Exercise — Find the lines that hold the word "None" and return them.

### Entries supplied

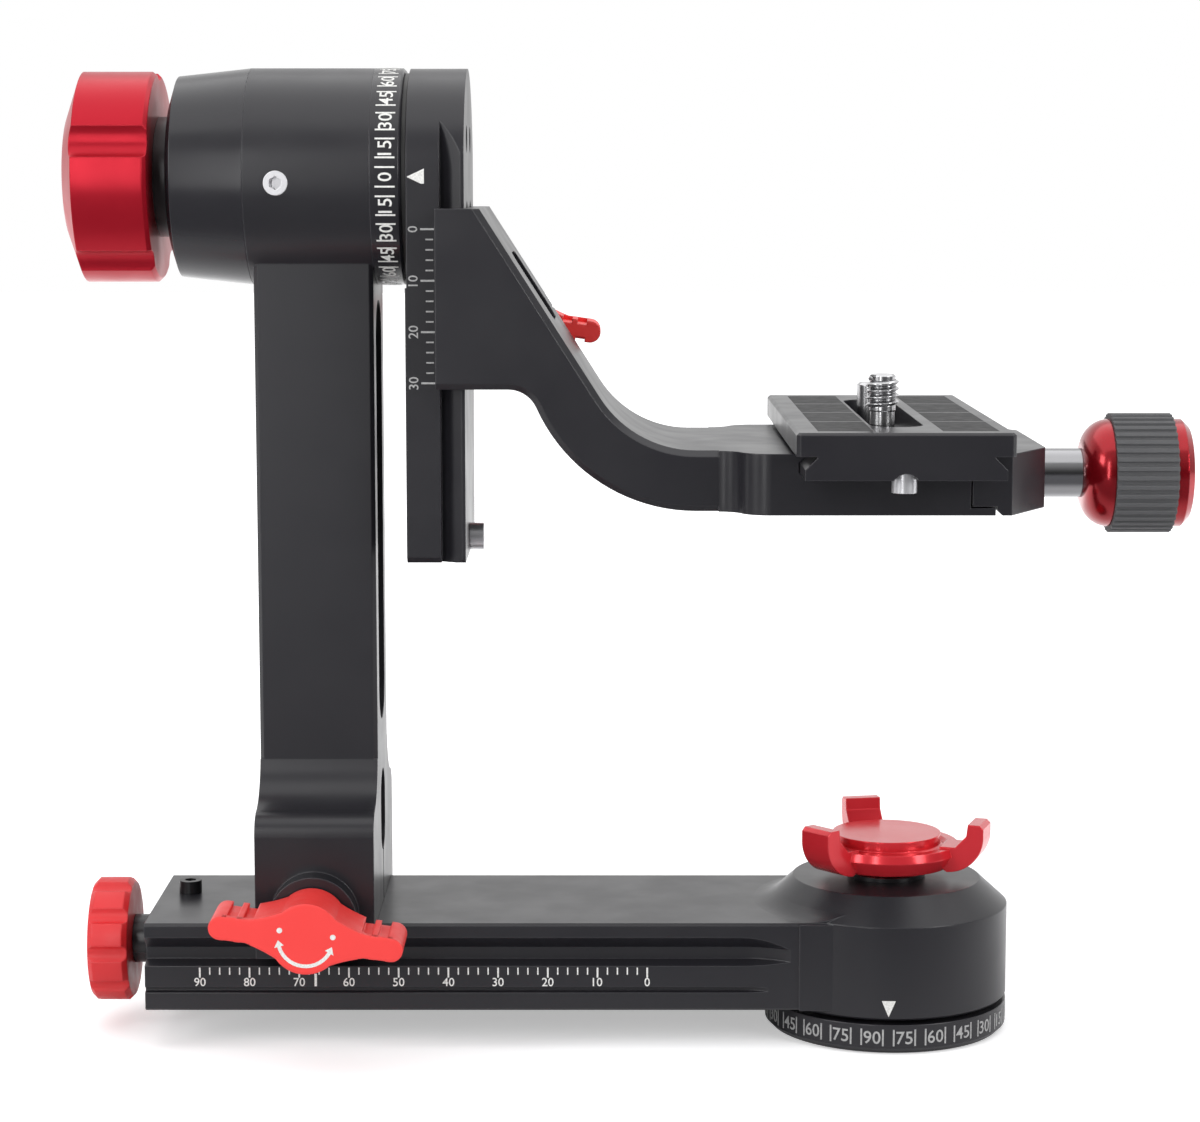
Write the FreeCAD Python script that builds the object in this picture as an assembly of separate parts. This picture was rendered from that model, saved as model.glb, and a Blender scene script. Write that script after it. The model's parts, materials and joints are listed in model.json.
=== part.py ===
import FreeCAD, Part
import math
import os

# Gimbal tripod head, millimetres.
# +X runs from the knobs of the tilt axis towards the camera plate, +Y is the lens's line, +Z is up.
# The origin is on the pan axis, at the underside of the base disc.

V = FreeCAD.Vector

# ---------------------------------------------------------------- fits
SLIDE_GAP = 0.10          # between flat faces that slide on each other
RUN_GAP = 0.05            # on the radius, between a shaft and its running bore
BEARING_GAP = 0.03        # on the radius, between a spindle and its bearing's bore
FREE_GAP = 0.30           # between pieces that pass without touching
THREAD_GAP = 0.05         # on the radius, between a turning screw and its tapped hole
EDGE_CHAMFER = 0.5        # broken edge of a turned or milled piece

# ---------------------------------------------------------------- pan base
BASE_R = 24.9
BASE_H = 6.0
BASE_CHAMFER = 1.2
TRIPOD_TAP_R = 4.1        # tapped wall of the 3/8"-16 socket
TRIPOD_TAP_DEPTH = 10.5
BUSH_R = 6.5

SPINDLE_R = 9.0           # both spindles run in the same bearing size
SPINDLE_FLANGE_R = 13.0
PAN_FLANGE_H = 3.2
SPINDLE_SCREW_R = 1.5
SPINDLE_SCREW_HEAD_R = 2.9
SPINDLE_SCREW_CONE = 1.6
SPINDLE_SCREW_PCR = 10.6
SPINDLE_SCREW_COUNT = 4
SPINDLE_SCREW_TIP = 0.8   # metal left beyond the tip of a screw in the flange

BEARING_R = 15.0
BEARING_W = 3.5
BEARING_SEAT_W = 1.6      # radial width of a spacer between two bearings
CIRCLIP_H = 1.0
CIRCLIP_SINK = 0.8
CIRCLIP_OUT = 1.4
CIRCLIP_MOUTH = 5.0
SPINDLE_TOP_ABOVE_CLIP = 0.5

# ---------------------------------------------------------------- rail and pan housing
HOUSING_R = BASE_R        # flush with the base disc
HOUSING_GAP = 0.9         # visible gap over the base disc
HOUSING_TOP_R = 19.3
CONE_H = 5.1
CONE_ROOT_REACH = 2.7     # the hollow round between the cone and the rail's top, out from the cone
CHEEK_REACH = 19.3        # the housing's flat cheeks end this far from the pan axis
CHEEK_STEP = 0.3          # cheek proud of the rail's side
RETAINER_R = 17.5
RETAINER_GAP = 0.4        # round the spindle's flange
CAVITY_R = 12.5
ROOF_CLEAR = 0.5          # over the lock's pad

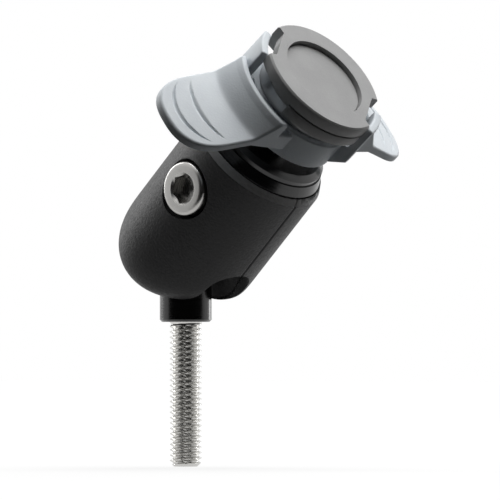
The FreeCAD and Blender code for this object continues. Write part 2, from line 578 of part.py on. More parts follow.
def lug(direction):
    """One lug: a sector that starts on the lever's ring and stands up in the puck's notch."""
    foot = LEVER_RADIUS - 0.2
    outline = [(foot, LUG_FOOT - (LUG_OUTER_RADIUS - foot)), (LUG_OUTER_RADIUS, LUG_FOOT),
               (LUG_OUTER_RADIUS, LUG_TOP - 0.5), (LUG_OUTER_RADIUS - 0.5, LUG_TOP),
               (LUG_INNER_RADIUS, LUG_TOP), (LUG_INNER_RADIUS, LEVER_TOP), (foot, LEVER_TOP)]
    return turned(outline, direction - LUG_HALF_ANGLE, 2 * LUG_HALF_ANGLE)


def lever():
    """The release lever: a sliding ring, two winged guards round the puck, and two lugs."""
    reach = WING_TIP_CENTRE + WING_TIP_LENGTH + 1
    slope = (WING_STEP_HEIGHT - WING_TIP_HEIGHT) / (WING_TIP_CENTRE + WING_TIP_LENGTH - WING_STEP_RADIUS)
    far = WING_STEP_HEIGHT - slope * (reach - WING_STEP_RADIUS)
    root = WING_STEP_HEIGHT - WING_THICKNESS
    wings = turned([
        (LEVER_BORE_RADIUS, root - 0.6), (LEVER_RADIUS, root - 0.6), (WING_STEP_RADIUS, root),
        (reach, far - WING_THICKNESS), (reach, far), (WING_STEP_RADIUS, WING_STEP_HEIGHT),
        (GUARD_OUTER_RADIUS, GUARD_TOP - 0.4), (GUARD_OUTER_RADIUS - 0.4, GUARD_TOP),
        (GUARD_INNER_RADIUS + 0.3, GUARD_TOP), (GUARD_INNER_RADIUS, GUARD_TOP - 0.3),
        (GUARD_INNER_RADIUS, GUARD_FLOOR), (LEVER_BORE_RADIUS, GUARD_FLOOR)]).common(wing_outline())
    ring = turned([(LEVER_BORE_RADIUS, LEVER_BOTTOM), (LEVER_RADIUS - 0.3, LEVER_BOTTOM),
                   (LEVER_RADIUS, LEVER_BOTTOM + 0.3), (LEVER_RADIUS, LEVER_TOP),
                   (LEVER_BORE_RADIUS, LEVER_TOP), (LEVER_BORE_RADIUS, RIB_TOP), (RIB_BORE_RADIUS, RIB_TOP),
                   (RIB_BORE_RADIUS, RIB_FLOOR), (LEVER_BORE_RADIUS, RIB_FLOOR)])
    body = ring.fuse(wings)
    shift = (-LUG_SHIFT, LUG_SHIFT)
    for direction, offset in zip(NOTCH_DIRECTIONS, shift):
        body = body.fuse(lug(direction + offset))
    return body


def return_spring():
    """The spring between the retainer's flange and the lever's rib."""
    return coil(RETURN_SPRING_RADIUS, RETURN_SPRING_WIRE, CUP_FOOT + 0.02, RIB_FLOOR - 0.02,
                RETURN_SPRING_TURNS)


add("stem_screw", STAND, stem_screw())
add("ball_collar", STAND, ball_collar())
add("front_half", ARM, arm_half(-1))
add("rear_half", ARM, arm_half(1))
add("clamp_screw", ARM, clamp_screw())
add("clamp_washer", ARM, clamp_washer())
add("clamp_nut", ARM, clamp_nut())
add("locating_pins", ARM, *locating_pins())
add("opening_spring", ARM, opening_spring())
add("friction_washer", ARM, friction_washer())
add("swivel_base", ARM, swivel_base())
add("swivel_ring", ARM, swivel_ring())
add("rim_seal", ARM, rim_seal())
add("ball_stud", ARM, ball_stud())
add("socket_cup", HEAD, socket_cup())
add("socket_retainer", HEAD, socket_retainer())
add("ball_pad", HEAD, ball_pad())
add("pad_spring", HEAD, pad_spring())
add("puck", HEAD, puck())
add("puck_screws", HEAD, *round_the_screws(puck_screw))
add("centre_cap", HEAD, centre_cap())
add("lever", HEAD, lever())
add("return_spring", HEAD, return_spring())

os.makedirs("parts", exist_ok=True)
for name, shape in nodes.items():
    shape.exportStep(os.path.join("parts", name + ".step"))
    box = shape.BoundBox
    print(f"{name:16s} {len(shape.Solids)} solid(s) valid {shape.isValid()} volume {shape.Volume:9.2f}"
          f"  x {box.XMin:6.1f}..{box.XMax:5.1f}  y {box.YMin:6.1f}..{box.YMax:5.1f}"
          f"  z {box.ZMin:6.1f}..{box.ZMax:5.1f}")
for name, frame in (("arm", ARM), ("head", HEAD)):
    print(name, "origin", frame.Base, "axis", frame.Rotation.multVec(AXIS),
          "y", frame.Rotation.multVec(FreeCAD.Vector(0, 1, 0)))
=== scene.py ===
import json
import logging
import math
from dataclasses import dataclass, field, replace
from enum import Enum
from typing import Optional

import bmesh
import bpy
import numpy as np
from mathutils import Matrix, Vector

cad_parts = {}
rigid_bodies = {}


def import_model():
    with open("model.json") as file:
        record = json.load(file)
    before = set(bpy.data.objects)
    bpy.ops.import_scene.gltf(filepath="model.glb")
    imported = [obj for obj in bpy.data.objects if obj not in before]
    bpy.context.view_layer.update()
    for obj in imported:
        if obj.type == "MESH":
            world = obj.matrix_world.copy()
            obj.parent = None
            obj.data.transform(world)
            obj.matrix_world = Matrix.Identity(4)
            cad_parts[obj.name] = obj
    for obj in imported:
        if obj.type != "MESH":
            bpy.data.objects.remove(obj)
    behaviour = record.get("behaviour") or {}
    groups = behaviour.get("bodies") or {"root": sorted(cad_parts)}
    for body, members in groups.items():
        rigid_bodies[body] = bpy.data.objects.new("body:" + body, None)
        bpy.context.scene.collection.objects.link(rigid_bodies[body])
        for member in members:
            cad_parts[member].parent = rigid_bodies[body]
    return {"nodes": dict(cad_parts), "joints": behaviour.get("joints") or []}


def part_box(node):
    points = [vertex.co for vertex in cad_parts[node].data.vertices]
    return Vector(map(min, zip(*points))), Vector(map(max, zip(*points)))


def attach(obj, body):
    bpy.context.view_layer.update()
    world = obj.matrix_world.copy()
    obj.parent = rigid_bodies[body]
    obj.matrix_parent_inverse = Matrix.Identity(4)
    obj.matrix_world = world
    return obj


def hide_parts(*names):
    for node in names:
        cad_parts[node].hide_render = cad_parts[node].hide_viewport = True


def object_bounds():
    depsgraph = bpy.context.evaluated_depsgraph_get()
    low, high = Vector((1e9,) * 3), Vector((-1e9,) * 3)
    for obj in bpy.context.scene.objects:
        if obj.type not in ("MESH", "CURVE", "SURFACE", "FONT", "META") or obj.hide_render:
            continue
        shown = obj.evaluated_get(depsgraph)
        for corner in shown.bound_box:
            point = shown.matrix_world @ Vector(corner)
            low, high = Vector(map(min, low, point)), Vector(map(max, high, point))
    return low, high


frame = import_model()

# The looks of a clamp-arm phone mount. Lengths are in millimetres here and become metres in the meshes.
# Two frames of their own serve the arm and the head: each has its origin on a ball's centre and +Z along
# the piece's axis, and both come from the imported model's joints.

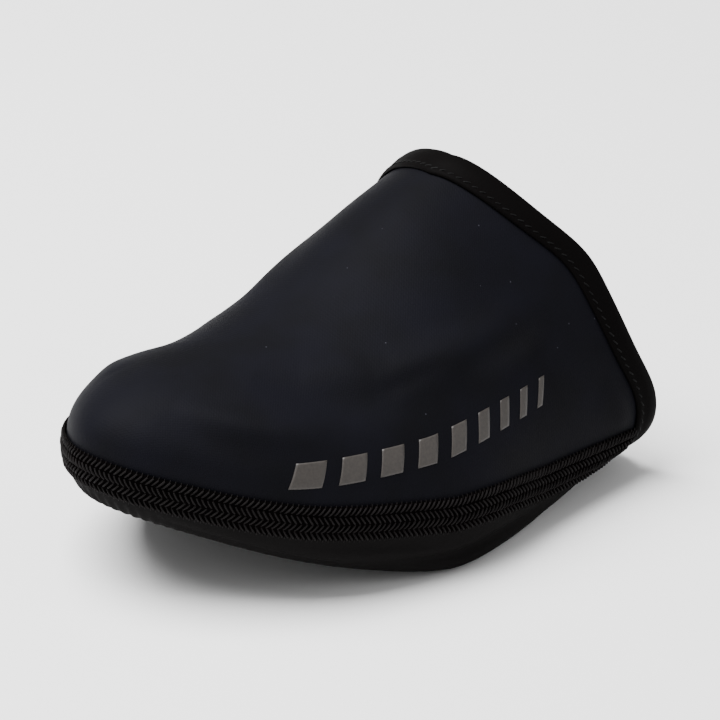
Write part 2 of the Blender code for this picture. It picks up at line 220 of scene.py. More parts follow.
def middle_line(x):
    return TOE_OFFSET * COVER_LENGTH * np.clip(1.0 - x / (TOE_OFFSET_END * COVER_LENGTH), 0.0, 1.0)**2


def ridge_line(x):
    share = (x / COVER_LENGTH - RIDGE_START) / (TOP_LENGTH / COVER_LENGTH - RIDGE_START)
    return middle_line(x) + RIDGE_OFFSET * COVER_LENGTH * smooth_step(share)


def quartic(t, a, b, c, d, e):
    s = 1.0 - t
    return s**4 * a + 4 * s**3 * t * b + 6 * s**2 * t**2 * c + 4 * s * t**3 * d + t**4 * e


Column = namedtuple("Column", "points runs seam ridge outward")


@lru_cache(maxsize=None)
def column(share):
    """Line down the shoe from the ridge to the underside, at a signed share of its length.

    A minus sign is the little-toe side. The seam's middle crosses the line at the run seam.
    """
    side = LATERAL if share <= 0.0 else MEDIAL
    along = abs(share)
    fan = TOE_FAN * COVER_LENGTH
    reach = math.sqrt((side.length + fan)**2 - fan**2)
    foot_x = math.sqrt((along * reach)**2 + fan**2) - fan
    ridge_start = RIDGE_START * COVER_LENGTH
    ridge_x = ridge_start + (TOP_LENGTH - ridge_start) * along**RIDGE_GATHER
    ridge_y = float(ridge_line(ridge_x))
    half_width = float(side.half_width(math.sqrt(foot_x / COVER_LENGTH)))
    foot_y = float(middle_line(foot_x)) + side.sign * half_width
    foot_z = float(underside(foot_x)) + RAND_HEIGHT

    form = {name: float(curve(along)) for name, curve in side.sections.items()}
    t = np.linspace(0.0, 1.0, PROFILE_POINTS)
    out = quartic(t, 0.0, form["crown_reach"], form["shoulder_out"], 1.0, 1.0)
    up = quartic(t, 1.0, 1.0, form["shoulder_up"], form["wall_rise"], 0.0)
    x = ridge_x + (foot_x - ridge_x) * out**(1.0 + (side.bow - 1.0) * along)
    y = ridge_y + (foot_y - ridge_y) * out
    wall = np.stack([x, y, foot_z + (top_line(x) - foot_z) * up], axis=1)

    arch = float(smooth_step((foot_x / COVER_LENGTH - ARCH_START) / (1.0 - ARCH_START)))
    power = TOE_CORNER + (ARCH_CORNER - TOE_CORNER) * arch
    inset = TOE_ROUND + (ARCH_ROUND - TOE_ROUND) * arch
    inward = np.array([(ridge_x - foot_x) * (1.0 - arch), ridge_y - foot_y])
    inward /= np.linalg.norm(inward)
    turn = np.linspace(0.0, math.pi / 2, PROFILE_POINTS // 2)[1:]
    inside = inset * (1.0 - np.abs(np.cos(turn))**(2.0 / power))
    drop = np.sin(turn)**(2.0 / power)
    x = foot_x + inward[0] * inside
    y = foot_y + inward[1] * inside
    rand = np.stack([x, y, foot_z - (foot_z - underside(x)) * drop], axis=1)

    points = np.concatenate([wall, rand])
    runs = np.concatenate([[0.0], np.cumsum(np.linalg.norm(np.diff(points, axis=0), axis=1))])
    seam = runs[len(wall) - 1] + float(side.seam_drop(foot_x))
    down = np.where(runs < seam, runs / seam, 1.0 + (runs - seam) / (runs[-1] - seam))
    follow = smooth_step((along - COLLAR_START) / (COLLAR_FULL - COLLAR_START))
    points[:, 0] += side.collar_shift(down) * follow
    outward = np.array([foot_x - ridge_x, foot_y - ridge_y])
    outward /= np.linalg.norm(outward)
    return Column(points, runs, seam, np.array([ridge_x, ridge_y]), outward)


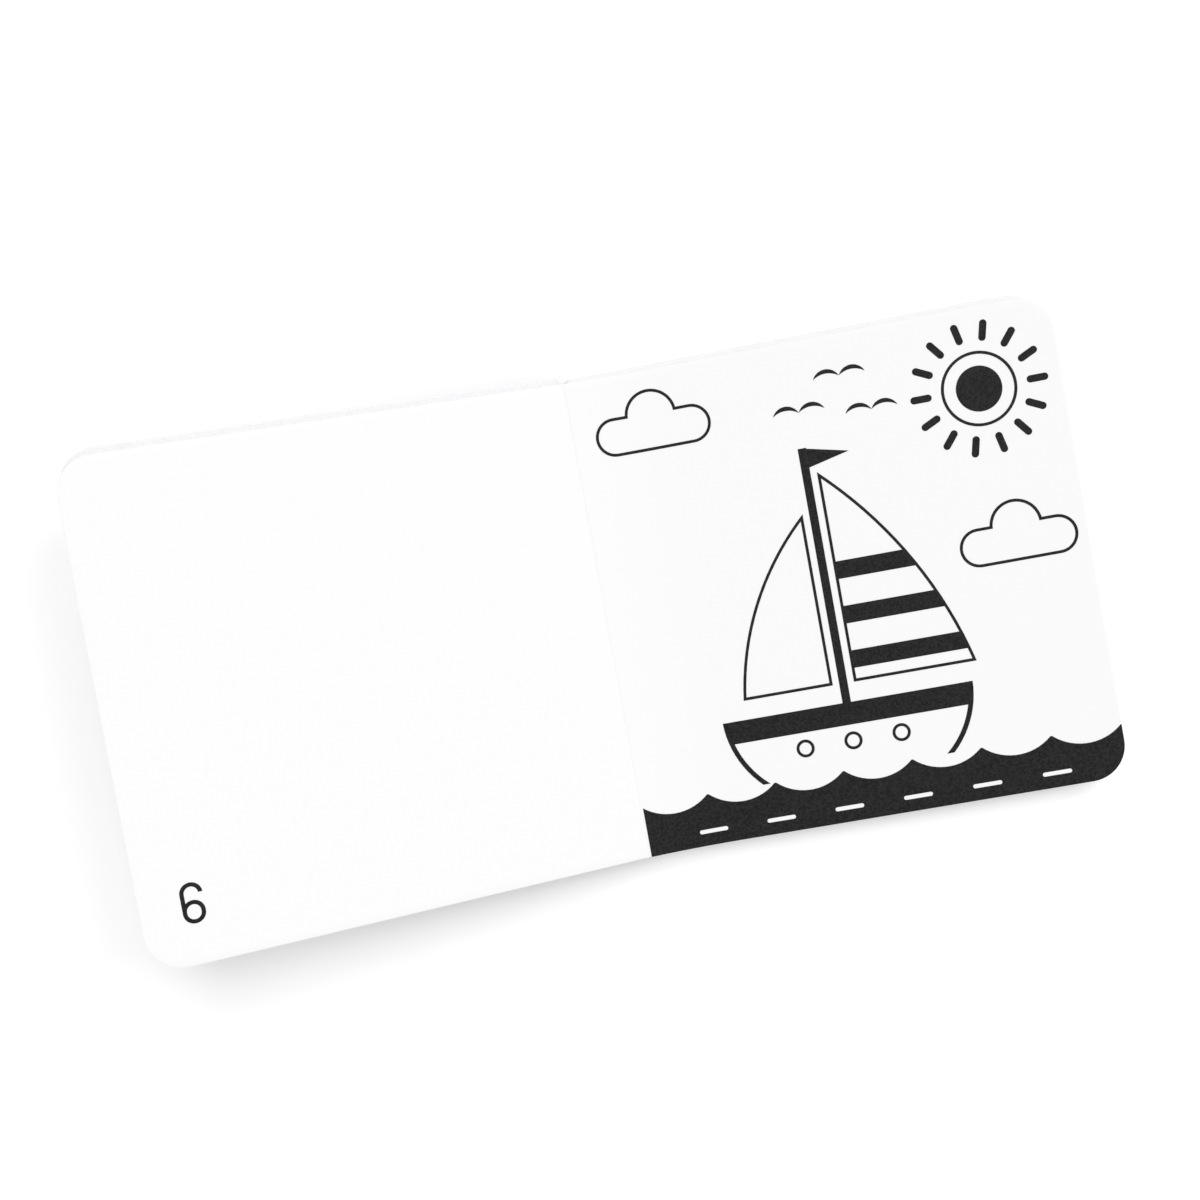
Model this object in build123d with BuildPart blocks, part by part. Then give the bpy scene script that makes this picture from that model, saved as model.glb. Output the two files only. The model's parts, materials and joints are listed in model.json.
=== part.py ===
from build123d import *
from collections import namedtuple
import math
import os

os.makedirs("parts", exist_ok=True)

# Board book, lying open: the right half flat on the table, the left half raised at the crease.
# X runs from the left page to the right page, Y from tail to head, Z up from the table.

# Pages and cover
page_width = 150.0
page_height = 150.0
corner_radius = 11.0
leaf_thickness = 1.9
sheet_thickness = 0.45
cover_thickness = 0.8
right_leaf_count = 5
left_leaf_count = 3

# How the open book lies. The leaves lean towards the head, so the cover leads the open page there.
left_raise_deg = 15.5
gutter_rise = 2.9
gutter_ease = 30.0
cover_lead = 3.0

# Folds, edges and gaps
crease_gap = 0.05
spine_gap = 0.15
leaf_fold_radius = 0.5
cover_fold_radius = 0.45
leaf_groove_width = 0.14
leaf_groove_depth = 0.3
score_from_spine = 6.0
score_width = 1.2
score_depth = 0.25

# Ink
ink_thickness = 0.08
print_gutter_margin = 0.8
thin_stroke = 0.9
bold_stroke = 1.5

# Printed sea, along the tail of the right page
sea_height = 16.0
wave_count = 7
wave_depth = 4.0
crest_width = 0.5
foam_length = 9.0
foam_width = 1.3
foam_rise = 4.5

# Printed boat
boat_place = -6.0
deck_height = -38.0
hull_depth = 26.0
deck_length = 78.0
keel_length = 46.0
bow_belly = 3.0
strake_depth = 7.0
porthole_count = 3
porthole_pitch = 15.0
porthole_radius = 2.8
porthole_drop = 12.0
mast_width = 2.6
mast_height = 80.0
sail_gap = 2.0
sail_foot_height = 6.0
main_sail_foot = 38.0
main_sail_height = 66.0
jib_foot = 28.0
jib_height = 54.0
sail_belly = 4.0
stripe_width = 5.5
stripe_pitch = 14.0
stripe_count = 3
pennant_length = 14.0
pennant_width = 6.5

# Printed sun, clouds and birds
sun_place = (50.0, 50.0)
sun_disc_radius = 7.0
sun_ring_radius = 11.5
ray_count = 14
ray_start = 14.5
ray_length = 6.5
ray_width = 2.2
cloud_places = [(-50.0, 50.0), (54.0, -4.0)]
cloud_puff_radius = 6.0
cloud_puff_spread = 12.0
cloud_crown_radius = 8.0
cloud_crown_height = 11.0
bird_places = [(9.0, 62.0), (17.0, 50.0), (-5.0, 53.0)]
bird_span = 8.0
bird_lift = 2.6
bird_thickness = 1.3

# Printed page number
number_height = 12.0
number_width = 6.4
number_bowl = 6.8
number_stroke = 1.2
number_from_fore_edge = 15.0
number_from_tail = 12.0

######

Output below —
            obj.parent = None
        rigid_bodies[body] = bpy.data.objects.new("body:" + body, None)
@lru_cache(maxsize=None)